Yeni gerici uygulamalar ayrıca boru hatlarındaki emek ilişkilerinde ve sosyal güvenlik meselelerinde açığa çıkıyor. Yunanistan Komünist Partisi’nin önceden açıkladığı sosyal güvenlik fonlarındaki trajik durum, sermayenin yararı için düzenlenen hatta rezil haldeki emeklilik maaşlarını daha da etkileyecek. 2.5 milyar avroluk zararda olan EOPPY (Sosyal Sigortalar Fonu) tarafından yapılan açıklamaya göre, milyonlarca insanı bağlayan bu durum saatli bomba gibi. “Tünelin sonundaki ışık” iddiasındaki koalisyon hükümetinin dediklerinin aksine, bunlar insanların yararına bir şey sağlamayacak ancak yerel ve yabancı plütokrasi halk karşıtı uygulamaların meyvesini toplamaya başladı ve ekonomiyi kendi çıkarlarına gore düzenlemek için yenilerini planlıyorlar.

Ama neden burjuva sistemi “sol kanat çeşnisini” hükümetin muhafazakar Yeni Demokrasi (ND) ve “sosyal demokrat” PASOK salatasından çıkardı? Burjuva yönetimindeki bütün partilerin rolleri daha net bir şekilde garantileniyor. Siyasi bedeli göz önüne alındığında, altında yatan nedenlerden biri de burjuva politik sistemindeki taban kaymasında oynamak istedikleri rol.

Halk için önemli olan ise bu koşullarda kapitalizmin krizini yöneten, partilerin arasındaki birçok anlaşmazlığın görülmesi, ancak bu anlaşmazlıklar halk karşıtı politikalara karşı değil ya da tekel yandaşı uygulamalara karşı değil. Anlaşmazlıklarının uygulamak istedikleri politikalar düşünüldüğünde bir sınırı var, toplumsal tepkileri dizginlemek ve radikalleşmeye başlayan halk bilincinin manipüle edilmesi konusunda ortaklaşıyor.

Bu sadece muhalefete kayan DIMAR partisiyle ilgili değil, aynı zamanda “kafeinsizleştirilen” radikalizmin temsilcisi “Avrupalı” ve “hükümetin solu” olarak anılan emperyalist organizasyonlara “güven belgesi” veren hem IMF hem ABD nin krizi yönetmesi ve halkın yararına olacak kapitalizmin “tek yönlü yol”undan başka bir çıkış olarak bunu sunan SYRIZA ile de ilgili.

İşçi sınıfı mutlaka bu yeni ve eski “cankurtaran”ları reddetmeli.
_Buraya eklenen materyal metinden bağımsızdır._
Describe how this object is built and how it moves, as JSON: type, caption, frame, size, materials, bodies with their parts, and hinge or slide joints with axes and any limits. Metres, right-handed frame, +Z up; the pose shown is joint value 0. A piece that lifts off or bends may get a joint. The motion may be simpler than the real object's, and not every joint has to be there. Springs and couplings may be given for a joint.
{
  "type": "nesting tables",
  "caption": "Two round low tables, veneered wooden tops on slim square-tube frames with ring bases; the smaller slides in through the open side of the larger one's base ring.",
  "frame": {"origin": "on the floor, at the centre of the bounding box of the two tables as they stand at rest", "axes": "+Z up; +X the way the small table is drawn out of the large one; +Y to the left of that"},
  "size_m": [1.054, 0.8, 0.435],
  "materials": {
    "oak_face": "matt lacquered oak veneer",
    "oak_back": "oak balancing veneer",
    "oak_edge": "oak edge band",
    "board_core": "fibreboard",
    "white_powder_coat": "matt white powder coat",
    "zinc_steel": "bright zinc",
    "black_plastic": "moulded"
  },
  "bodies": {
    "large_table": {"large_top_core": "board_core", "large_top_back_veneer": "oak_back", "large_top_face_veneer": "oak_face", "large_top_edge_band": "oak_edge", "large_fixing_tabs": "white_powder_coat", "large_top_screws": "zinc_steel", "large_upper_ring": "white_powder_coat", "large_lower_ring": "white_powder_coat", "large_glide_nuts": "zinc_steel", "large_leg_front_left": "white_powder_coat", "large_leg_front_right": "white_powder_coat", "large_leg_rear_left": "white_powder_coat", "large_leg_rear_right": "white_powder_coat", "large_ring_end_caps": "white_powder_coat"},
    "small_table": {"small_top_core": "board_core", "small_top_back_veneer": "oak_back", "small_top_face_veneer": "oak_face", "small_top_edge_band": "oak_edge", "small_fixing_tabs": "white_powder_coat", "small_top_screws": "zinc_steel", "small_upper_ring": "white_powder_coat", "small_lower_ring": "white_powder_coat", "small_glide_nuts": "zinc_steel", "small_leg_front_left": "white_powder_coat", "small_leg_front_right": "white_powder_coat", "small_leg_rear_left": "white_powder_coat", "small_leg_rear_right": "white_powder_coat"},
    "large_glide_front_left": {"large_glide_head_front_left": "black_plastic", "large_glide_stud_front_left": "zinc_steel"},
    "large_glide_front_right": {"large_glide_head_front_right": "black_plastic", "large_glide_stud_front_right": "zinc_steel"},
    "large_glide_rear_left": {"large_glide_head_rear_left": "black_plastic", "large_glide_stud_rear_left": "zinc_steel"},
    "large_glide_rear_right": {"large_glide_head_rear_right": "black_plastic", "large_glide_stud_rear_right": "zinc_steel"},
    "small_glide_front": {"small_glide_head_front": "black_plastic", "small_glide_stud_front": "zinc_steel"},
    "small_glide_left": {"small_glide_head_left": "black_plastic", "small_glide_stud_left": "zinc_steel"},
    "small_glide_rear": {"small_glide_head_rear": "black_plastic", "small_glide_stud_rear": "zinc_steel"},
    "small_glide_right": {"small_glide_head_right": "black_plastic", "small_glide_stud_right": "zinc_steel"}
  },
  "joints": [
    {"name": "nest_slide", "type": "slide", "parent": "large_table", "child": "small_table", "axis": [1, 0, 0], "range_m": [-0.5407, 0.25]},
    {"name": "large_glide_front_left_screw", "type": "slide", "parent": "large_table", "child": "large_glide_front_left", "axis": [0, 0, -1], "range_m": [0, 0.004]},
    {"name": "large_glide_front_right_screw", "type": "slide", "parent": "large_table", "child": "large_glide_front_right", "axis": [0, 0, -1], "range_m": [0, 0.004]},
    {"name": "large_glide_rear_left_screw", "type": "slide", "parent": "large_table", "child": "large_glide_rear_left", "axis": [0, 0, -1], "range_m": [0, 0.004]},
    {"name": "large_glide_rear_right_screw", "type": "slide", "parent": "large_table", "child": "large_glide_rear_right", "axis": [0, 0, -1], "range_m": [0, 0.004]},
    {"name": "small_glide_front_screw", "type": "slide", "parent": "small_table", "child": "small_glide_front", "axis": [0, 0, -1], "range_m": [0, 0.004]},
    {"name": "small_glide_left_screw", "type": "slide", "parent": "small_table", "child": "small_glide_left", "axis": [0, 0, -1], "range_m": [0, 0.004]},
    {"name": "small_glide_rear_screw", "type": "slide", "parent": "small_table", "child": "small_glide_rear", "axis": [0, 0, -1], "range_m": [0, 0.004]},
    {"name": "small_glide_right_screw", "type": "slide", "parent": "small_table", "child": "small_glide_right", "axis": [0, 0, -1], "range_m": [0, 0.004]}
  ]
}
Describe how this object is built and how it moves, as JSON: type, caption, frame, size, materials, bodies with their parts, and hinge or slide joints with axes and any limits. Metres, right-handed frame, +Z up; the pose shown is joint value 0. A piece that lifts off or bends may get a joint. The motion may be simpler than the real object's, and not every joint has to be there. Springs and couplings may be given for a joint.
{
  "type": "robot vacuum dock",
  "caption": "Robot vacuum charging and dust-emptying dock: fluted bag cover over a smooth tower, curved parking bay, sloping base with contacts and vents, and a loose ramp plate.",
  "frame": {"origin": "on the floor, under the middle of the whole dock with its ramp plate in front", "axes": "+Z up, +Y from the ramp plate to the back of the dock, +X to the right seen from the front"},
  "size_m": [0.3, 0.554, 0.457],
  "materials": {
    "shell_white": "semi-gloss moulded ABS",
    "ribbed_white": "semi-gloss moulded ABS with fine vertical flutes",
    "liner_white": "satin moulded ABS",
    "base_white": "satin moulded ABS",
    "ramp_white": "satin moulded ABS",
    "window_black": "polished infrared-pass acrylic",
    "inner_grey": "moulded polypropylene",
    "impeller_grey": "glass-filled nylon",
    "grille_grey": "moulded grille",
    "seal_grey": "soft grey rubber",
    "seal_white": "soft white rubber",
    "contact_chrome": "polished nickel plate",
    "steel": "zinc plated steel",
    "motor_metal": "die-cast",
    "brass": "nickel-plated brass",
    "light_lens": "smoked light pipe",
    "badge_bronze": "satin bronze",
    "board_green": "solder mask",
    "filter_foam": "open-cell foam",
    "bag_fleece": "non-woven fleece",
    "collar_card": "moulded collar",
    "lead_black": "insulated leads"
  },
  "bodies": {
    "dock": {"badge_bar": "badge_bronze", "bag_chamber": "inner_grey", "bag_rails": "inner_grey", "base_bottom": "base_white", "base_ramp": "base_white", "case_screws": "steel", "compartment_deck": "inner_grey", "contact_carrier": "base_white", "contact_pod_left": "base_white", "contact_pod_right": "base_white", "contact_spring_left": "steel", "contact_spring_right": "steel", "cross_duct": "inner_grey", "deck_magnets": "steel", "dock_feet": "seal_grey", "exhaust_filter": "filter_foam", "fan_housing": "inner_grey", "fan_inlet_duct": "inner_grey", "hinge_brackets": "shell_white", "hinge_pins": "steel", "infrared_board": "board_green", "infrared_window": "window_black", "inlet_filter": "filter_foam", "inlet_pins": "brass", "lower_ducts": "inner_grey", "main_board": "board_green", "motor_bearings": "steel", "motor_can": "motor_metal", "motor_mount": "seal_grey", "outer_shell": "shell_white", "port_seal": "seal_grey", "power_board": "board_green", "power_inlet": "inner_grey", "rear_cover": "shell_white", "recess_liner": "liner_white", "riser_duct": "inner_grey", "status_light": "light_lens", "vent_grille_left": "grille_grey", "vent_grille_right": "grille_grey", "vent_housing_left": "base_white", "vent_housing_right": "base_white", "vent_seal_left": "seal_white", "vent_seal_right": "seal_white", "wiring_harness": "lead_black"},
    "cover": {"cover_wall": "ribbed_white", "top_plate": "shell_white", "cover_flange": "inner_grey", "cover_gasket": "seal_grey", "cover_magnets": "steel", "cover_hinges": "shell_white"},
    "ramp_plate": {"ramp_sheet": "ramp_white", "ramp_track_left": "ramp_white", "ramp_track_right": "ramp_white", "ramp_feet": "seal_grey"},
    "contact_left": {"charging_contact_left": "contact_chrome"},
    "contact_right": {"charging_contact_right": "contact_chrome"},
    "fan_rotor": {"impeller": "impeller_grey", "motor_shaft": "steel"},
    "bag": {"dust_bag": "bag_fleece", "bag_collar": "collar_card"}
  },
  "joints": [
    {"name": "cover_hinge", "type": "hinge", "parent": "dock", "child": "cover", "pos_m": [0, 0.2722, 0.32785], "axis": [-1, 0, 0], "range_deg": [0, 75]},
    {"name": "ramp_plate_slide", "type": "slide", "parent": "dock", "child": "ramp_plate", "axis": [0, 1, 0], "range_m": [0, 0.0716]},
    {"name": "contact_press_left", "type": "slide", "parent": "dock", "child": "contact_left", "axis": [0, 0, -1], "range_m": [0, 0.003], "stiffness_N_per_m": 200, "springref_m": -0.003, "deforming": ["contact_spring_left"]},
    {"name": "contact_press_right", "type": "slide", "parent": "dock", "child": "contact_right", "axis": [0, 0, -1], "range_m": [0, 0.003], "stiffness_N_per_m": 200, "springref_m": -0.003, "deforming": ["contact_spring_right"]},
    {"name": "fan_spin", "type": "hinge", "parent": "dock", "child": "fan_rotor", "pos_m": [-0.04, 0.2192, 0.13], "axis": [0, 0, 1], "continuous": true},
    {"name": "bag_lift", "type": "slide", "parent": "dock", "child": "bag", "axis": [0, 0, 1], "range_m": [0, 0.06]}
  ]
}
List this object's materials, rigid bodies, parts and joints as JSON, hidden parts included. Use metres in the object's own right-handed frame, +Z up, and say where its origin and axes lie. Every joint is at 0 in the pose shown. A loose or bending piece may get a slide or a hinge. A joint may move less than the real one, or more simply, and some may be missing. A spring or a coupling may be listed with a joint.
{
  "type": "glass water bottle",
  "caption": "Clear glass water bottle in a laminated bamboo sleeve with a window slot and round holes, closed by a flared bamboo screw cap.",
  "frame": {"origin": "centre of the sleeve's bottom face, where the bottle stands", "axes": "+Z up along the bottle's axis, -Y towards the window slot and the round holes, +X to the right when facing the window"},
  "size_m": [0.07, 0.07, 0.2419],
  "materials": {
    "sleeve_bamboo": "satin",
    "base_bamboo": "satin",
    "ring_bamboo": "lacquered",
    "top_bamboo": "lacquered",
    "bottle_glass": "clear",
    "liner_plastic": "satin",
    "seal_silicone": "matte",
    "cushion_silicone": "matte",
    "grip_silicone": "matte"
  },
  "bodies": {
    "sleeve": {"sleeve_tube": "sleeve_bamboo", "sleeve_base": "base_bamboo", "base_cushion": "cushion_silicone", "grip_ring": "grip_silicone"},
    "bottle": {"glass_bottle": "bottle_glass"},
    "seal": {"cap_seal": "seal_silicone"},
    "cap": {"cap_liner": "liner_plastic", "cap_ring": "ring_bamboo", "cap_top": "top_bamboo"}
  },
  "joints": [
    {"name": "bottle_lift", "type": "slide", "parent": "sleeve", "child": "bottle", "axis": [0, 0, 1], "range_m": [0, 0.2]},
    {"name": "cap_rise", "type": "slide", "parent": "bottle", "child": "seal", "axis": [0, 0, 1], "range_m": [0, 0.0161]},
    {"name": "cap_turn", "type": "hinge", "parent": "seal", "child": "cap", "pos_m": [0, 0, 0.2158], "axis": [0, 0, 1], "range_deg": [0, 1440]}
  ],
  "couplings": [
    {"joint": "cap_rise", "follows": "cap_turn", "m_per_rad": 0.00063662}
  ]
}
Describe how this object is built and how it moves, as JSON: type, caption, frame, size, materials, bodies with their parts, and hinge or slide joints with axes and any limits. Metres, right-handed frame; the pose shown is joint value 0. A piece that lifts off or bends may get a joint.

Bu gelişmeler karşısında, halk kendi çizgisini belirlemeli, kendi organizasyonları ve şehirlerle kırsaldaki birlikteliğiyle geniş kitlelere ulaşmalıdır. Komünistlerin ve onların dostu PAME’nin son yükselişi, Atina İşçi Merkezi’nin (Yunan sermayesindeki bütün özel sektörün sendikalarını birleştiren) kongresinde en geniş katılımı sağlaması (yüzde 27,8) bu yoldaki cesaretlendirici gelişmelerden biri.